What these conversations are not
I want to be honest about what I am proposing and what I am not. I am not proposing that you replace your child's mathematics education. Their school teaches procedures and content that matter, and getting fluent with computation is genuinely important. I am also not proposing that every dinner needs to become a seminar. These conversations work best when they are natural — when a question comes up and you follow it for a while, and then you stop when it stops being interesting.
I am also not claiming that having these conversations will make your child better at mathematics in the sense that schools measure. It might, but I do not know. What I do think it will make them better at is the kind of thinking that mathematics is supposed to develop but often does not: asking what words mean, asking why claims are true, testing ideas against cases, revising when things do not work. These are habits that matter in every domain — in evaluating news, in understanding disagreements, in making decisions. Mathematics just happens to be a particularly clean setting in which to practise them, because the claims are precise and you can check whether your reasoning holds.

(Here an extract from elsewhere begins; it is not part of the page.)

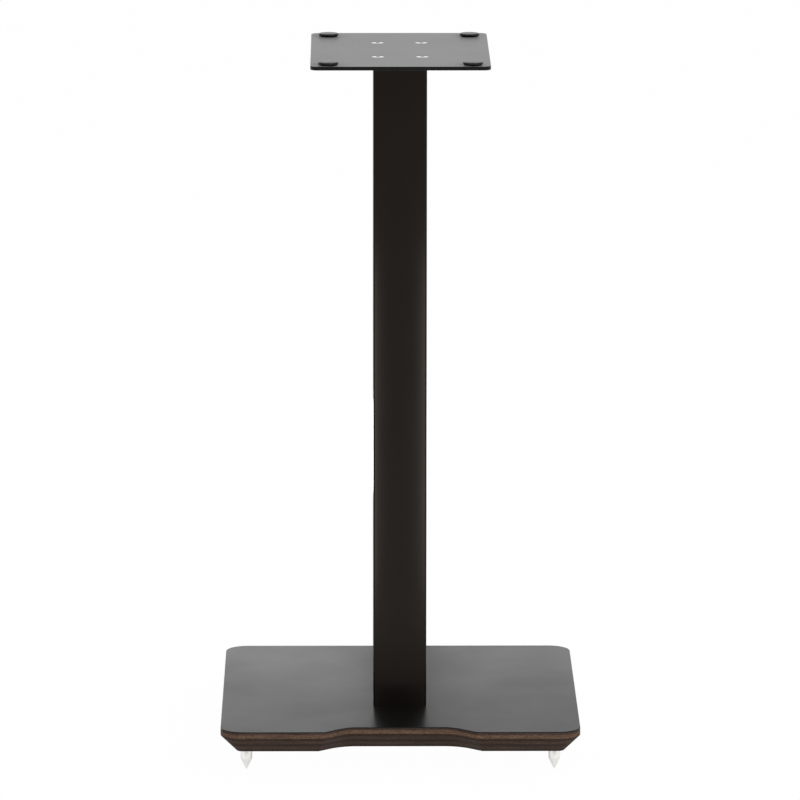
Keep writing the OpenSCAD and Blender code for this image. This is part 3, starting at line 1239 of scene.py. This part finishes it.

Prerna, a student in my course, said: "The course taught us not to assume the given facts to be true. We should cross-check and go to the root of things to understand them better." Sanya said what she valued was that "we all would speak and not textbook knowledge but share different views and opinions about everything." These are not descriptions of mathematical achievement. They are descriptions of a way of engaging with ideas. And that way of engaging does not require a classroom or a teacher. It requires curiosity, a willingness to say "I do not know," and a question worth following. Most families already have all three.